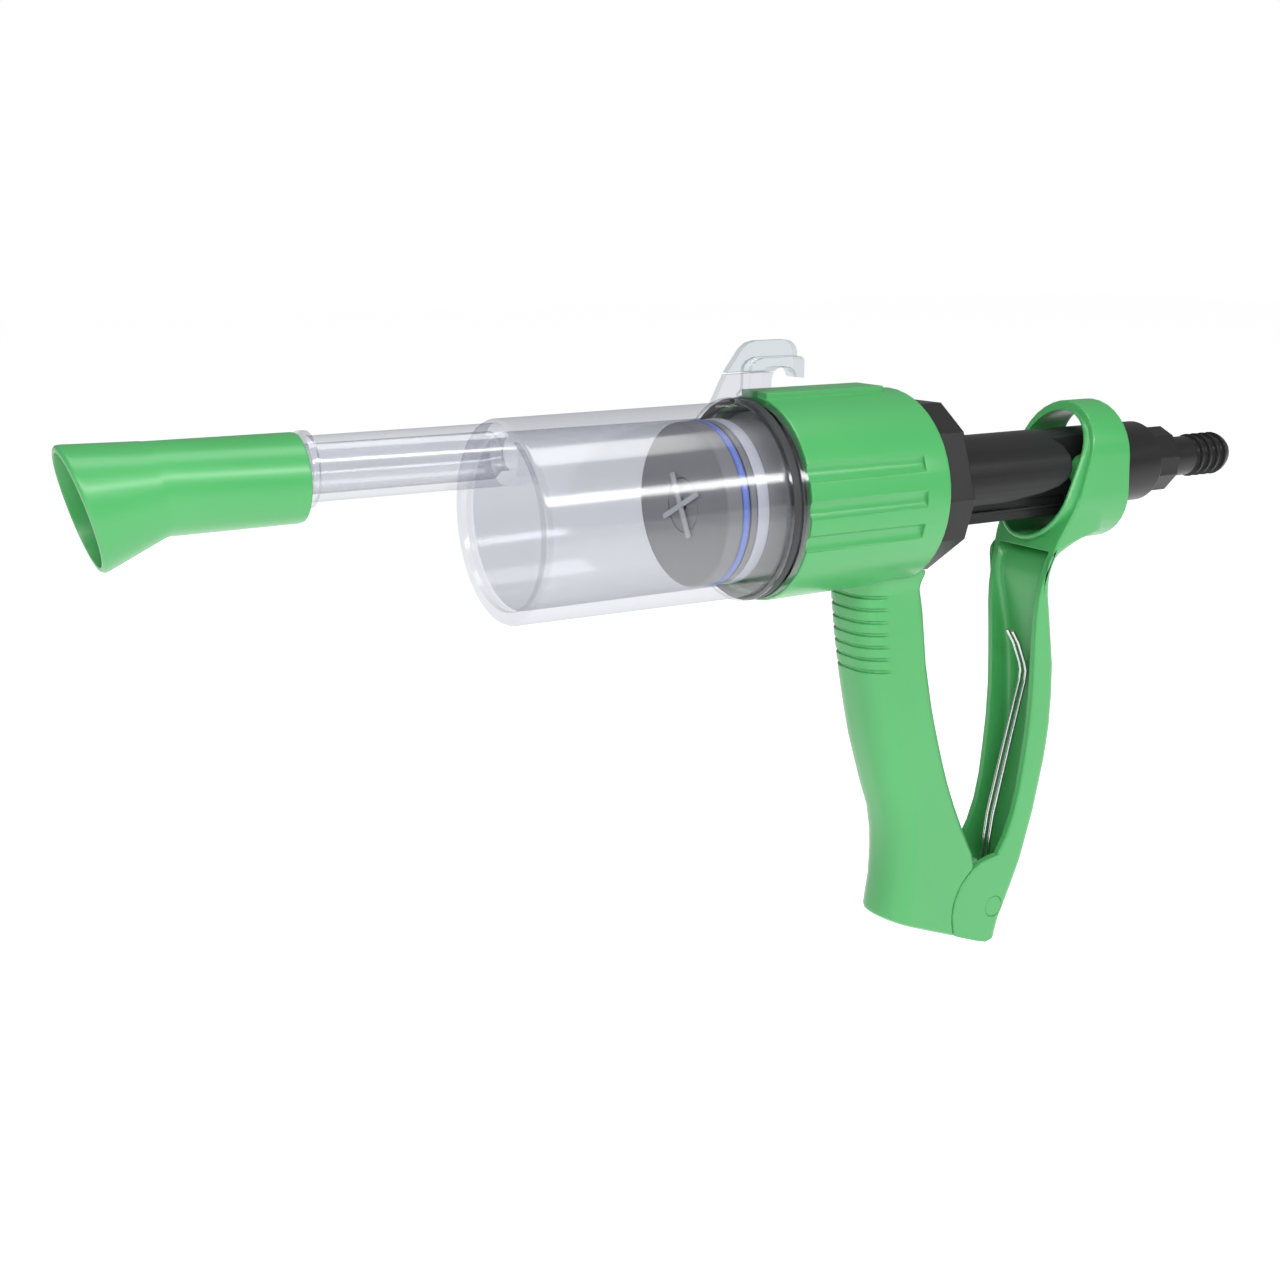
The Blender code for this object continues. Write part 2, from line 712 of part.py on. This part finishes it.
# Rod end collar, hose nut, washer and hose tail: the inlet end, which travels with the rod.
rod_end_collar = turned(
    "rod_end_collar",
    [(131.3, 9.3), (131.3, ROD_R), (146.6, ROD_R), (147.3, 12.2), (147.5, 11.6), (147.5, 4.0),
     (139.5, 4.0), (139.5, 9.3)],
    black_plastic,
)
tail_washer = turned(
    "tail_washer",
    [(147.8, 4.0), (147.8, 8.0), (148.9, 8.0), (148.9, 4.0)],
    black_rubber,
    steps=32,
)
hose_nut_rows = []
for x, radius in ((147.9, 10.2), (148.6, 10.6), (157.2, 10.6), (158.5, 9.4)):
    hose_nut_rows.append([(x, y, z) for y, z in knob_outline(radius, wide=40.0, phase=8.0)])
hose_nut = skin("hose_nut", hose_nut_rows, black_plastic)
hose_nut_bore = turned(
    "hose_nut_bore",
    [(147, 0), (147, 8.4), (152.4, 8.4), (152.4, 6.6), (160, 6.6), (160, 0)],
    None,
    steps=32,
)
cut(hose_nut, hose_nut_bore)
TAIL_END = 187.0
BARB_RIDGES = (183.4, 179.9, 176.4, 172.9)
hose_tail_profile = [(TAIL_END, 3.0), (TAIL_END, 4.0), (TAIL_END - 0.7, 5.1),
                     (TAIL_END - 1.9, 5.9)]
for ridge_x in BARB_RIDGES:
    hose_tail_profile += [(ridge_x + 0.6, 6.5), (ridge_x - 0.7, 6.9), (ridge_x - 1.1, 5.7),
                          (ridge_x - 2.3, 5.6)]
hose_tail_profile += [(170.0, 6.3), (152.0, 6.3), (152.0, 8.0), (149.2, 8.0), (149.2, 3.0)]
hose_tail = turned("hose_tail", hose_tail_profile, black_plastic, steps=28)

# Piston: a moulded cup on the rod's nose, with an O-ring, a wiper ring and the inlet valve.
piston = turned(
    "piston",
    [
        (PISTON_FRONT, 7.5),
        (-15.0, 7.5),
        (-15.0, 4.6),
        (-13.5, 4.6),
        (-13.5, 9.3),
        (-7.8, 9.3),
        (-7.8, 11.6),
        (-13.0, 11.6),
        (-14.0, 17.6),
        (0.0, 19.6),
        (0.0, 21.6),
        (-0.4, PISTON_R - 0.3),
        (-9.2, PISTON_R - 0.3),
        (-9.2, 20.4),
        (-13.4, 20.4),
        (-13.4, PISTON_R),
        (-15.2, PISTON_R),
        (-15.2, 20.0),
        (-18.0, 20.0),
        (-18.0, PISTON_R),
        (PISTON_FRONT + 0.5, PISTON_R),
        (PISTON_FRONT, PISTON_R - 0.5),
    ],
    grey_plastic,
    steps=48,
)
piston_o_ring = turned(
    "piston_o_ring",
    [(-16.6 + x, r) for x, r in arc(0, 21.5, 1.15, 0, 315, 7)],
    blue_rubber,
    steps=48,
)
piston_wiper = turned(
    "piston_wiper",
    [(-9.5, 20.7), (-9.5, 22.3), (-10.2, 22.6), (-12.5, 22.6), (-13.1, 22.3), (-13.1, 20.7)],
    white_plastic,
    steps=48,
)

# Inlet valve: fluid from the hose comes up the hollow rod and lifts this poppet on the return.
inlet_poppet = poppet("inlet_poppet", -15.3, 6.6, -19.6, 0.0)
inlet_spring = coil("inlet_spring", -17.3, -21.0, 3.0, 3, 0.35, 0.0)
inlet_plate = turned(
    "inlet_plate",
    [(-21.4, 1.6), (-21.4, 7.2), (-22.4, 7.2), (-22.4, 1.6)],
    grey_plastic,
    steps=32,
)

# Nose cross: two crossed white ribs over the inlet plate's hole, which keep it off the wall.
CROSS_TURN = -27.0
CROSS_REACH = 9.3
CROSS_HALF = 0.7
nose_cross = box(
    "nose_cross",
    (-23.6, -CROSS_HALF, -CROSS_REACH),
    (-22.8, CROSS_HALF, CROSS_REACH),
    white_plastic,
)
cross_arm = box(
    "cross_arm", (-23.55, -CROSS_REACH, -CROSS_HALF), (-22.85, CROSS_REACH, CROSS_HALF), None
)
for rib in (nose_cross, cross_arm):
    rib.rotation_euler = (math.radians(CROSS_TURN), 0, 0)
join(nose_cross, cross_arm)

# Squeeze lever: a channel open towards the grip. Its top ring goes round the rod, and two bosses
# inside the ring push the rod forward. Its lower cheeks straddle the grip's ears on the pin.
LEVER_BACK = [(-144, 91.8), (-134, 96.4), (-123, 101), (-107, 105.5), (-91, 108.5), (-76, 110),
              (-59, 109), (-51, 107.5), (-43, 105.9), (-35, 104.2), (-30, 104.2), (-26, 106.3),
              (-24, 109), (-22, 113.4), (-20.2, 118), (-19.3, 122.5), (-18, 127), (-12, 128.6),
              (-6, 129.2)]
LEVER_FRONT = [(-119.6, 89.5), (-116, 92), (-108.5, 95), (-100, 97), (-83, 99.2), (-67, 99.9),
               (-54, 99.3), (-39, 98.8), (-29, 100.6), (-20, 103.5), (-12, 107.6), (-6, 109.6)]
LEVER_HALF = [(-150, 9.6), (-105, 9.75), (-84, 10.25), (-50, 11), (-35, 11.8), (-20, 13.8),
              (-12, 15.1), (-6, 15.9)]
LEVER_BACK_R = [(-30, 3.8), (-24, 7), (-18, 10), (-6, 10)]
LEVER_WALL = 2.3
LEVER_WEB = 2.2


def lever_front(z):
    """The lever's front edge, which below the channel is the round knuckle."""
    if z > LEVER_FRONT[0][0]:
        return along(LEVER_FRONT, z)
    return PIN_X - math.sqrt(KNUCKLE_R**2 - (z - PIN_Z) ** 2)


def lever_row(z):
    section = rounded_section(
        lever_front(z), along(LEVER_BACK, z), along(LEVER_HALF, z), 0.8, along(LEVER_BACK_R, z)
    )
    return [(x, y, z) for x, y in section]


def channel_row(z):
    section = rounded_section(
        lever_front(z) - 8,
        along(LEVER_BACK, z) - LEVER_WEB,
        along(LEVER_HALF, z) - LEVER_WALL,
        0.5,
        along(LEVER_BACK_R, z) - 1.5,
    )
    return [(x, y, z) for x, y in section]


def ring_row(radius, x_at_zero, lean):
    """A stadium row whose X follows its height."""
    return [(x_at_zero + lean * z, y, z) for y, z in stadium(radius, RING_TOP, RING_BOTTOM)]


lever_levels = [-151, -146, -141, -136.5, -131, -126, -122.5, -120.8, -119.7, -119.4, -114,
                -107, -99, -90, -80, -70, -60, -51, -43, -37, -33, -30, -27.5, -25.5, -24, -22.5,
                -21, -20, -19, -18, -15, -11, -6]
trigger_lever = skin("trigger_lever", [lever_row(z) for z in lever_levels], green_plastic)
channel = skin("channel", [channel_row(z) for z in (-117.5, -107, -95, -80, -68, -58,
                                                     -49, -42, -36, -32, -29,
                                                     -26.5, -25, -23.4)], None)
cheek_slot = plate(
    "cheek_slot",
    [(60, -160), (112, -160), (112, -128), (96.6, -128), (100.6, -116.5), (60, -116.5)],
    -7.4,
    7.4,
    None,
)
bottom_cut = plate(
    "bottom_cut",
    [(60, -138.2), (82.0, -146.8), (86.2, -148.1), (88.6, -147.7), (90.8, -146.2),
     (92.4, -143.6), (93.4, -140.4), (100, -130), (110, -165), (60, -165)],
    -15,
    15,
    None,
)
FRONT_LEAN = 0.27
REAR_LEAN = -0.05
LIP_LEAN = 0.41
ring = skin(
    "ring",
    [
        ring_row(RING_R - 0.8, 111.3, FRONT_LEAN),
        ring_row(RING_R - 0.2, 111.5, FRONT_LEAN),
        ring_row(RING_R, 112.1, FRONT_LEAN),
        ring_row(RING_R, RING_REAR - 0.8, REAR_LEAN),
        ring_row(RING_R - 0.2, RING_REAR - 0.2, REAR_LEAN),
        ring_row(RING_R - 0.8, RING_REAR, REAR_LEAN),
    ],
    None,
)
ring_lip = skin(
    "ring_lip",
    [
        ring_row(RING_HOLE_R + 0.6, 108.7, LIP_LEAN),
        ring_row(RING_HOLE_R + 1.3, 109.3, LIP_LEAN),
        ring_row(RING_HOLE_R + 1.3, RING_REAR - 2, REAR_LEAN),
    ],
    None,
)
ring_hole = skin(
    "ring_hole",
    [ring_row(RING_HOLE_R, 90.0, 0.0), ring_row(RING_HOLE_R, RING_REAR + 8, 0.0)],
    None,
)
join(trigger_lever, ring, ring_lip)
cut(trigger_lever, ring_hole, channel, cheek_slot, bottom_cut)
for side in (-1, 1):
    ends = sorted((side * 7.2, side * 14.5))
    join(trigger_lever, rod_along_y(f"boss_{side}", BOSS_X, 0, BOSS_R, ends[0], ends[1], None))
lever_pin_hole = rod_along_y("lever_pin_hole", PIN_X, PIN_Z, PIN_R + 0.12, -12, 12, None)
cut(trigger_lever, lever_pin_hole)

# Return spring: one wire, bent as a double torsion spring. Its coils sit on the pin between the
# ears, its closed leg bears on the grip and its two free legs push the lever's web back.
WIRE_R = 0.6
COIL_R = 4.3
LEG_Y = 1.2
GRIP_LEG_Y = 3.2
COIL_TURNS = 1.5
COIL_STEPS = 18
GRIP_LEG = [(77.8, -121.6), (79.6, -126.0)]
LEVER_LEG = [(98.7, -49.7), (101.5, -53.9), (104.6, -61.0), (105.3, -63.6), (104.9, -67.0),
             (103.9, -70.9), (100.6, -83.8), (97.2, -97.7), (94.4, -109.5), (93.3, -118.0),
             (93.0, -127.0)]


def spring_half(side):
    """One half of the return spring, from a free leg's end to the middle of the closed leg."""
    points = [(x, side * LEG_Y, z) for x, z in LEVER_LEG]
    for i in range(COIL_STEPS + 1):
        part = i / COIL_STEPS
        angle = -2 * math.pi * COIL_TURNS * part
        y = side * (LEG_Y + (GRIP_LEG_Y - LEG_Y) * part)
        points.append((PIN_X + COIL_R * math.cos(angle), y, PIN_Z + COIL_R * math.sin(angle)))
    (x_end, z_end), (x_low, z_low) = GRIP_LEG
    points.append((x_low, side * GRIP_LEG_Y, z_low))
    for i in range(4):
        angle = math.radians(30 * i)
        bend = GRIP_LEG_Y - 1.2
        points.append((x_end, side * (bend + 1.2 * math.cos(angle)), z_end + 1.2 * math.sin(angle)))
    return points


return_spring = wire(
    "return_spring", spring_half(1) + spring_half(-1)[::-1], WIRE_R, spring_steel
)
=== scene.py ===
"""The finished look of a pour-on applicator gun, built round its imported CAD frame."""

import json
import math

import bmesh
import bpy
import numpy as np
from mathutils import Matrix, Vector

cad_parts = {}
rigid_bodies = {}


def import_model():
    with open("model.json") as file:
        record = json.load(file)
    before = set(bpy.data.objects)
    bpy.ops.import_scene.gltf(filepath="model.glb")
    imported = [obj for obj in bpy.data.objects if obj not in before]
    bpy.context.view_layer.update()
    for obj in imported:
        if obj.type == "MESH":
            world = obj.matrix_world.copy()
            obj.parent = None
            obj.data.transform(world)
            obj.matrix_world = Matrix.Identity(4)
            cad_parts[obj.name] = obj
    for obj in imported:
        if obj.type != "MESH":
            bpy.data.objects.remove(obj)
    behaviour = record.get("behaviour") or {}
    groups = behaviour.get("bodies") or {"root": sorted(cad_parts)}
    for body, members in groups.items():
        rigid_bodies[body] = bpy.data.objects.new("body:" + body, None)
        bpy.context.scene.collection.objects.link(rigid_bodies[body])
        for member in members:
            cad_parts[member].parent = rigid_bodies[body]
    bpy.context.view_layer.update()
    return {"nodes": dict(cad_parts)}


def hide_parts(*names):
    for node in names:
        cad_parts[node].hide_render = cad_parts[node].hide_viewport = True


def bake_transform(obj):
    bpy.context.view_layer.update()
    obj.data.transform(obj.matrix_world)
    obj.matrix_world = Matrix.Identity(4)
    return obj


for startup in list(bpy.data.objects):
    bpy.data.objects.remove(startup)

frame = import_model()

# Clear barrel: a polycarbonate moulding with an outlet tube along its top. It's moulded in one
# piece with the lower half of the hook's stem, and its collar seats in the green housing.
POLISHED_ROUGHNESS = 0.14
GLOSS_FACING = 0.05
GLOSS_EDGE_ON = 0.3
TINT_DEEPENS_FROM = 0.3
BARREL_STRAIGHT = (0.865, 0.872, 0.893, 1)
BARREL_EDGE_ON = (0.72, 0.73, 0.76, 1)


def nodes_for(name):
    """A new material with an empty node tree and its output."""
    made = bpy.data.materials.new(name)
    made.use_nodes = True
    tree = made.node_tree
    tree.nodes.clear()
    output = tree.nodes.new("ShaderNodeOutputMaterial")
    return made, tree, output


def ramp(tree, source, stops):
    """A colour ramp on a socket, from (position, grey or colour) stops."""
    node = tree.nodes.new("ShaderNodeValToRGB")
    for element, (place, value) in zip(node.color_ramp.elements, stops):
        element.position = place
        element.color = (value, value, value, 1) if isinstance(value, float) else value
    tree.links.new(source, node.inputs["Fac"])
    return node.outputs["Color"]


def clear_plastic(name, straight, edge_on):
    """Clear moulding: a light tint that deepens edge on, under a polish on its outer faces."""
    made, tree, output = nodes_for(name)
    facing = tree.nodes.new("ShaderNodeLayerWeight")
    facing.inputs["Blend"].default_value = 0.5
    turned_away = facing.outputs["Facing"]
    tint = ramp(tree, turned_away, ((TINT_DEEPENS_FROM, straight), (1.0, edge_on)))
    through = tree.nodes.new("ShaderNodeBsdfTransparent")
    tree.links.new(tint, through.inputs["Color"])
    gloss = ramp(tree, turned_away, ((0.0, GLOSS_FACING), (1.0, GLOSS_EDGE_ON)))
    side = tree.nodes.new("ShaderNodeNewGeometry")
    outer = tree.nodes.new("ShaderNodeMath")
    outer.operation = "SUBTRACT"
    outer.inputs[0].default_value = 1.0
    tree.links.new(side.outputs["Backfacing"], outer.inputs[1])
    polish = tree.nodes.new("ShaderNodeMath")
    polish.operation = "MULTIPLY"
    tree.links.new(outer.outputs["Value"], polish.inputs[0])
    tree.links.new(gloss, polish.inputs[1])
    shine = tree.nodes.new("ShaderNodeBsdfGlossy")
    shine.inputs["Roughness"].default_value = POLISHED_ROUGHNESS
    mix = tree.nodes.new("ShaderNodeMixShader")
    tree.links.new(polish.outputs["Value"], mix.inputs["Fac"])
    tree.links.new(through.outputs["BSDF"], mix.inputs[1])
    tree.links.new(shine.outputs["BSDF"], mix.inputs[2])
    tree.links.new(mix.outputs["Shader"], output.inputs["Surface"])
    return made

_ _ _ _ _

▶ [REQUIRED WORK]:
Return, unchanged, the run of lines above that opens with the line containing "obj.data.transform(world)" and closes with the line containing "for node in". Include both.

▶ [ANSWER TO THIS PROBLEM]:
            obj.data.transform(world)
            obj.matrix_world = Matrix.Identity(4)
            cad_parts[obj.name] = obj
    for obj in imported:
        if obj.type != "MESH":
            bpy.data.objects.remove(obj)
    behaviour = record.get("behaviour") or {}
    groups = behaviour.get("bodies") or {"root": sorted(cad_parts)}
    for body, members in groups.items():
        rigid_bodies[body] = bpy.data.objects.new("body:" + body, None)
        bpy.context.scene.collection.objects.link(rigid_bodies[body])
        for member in members:
            cad_parts[member].parent = rigid_bodies[body]
    bpy.context.view_layer.update()
    return {"nodes": dict(cad_parts)}


def hide_parts(*names):
    for node in names:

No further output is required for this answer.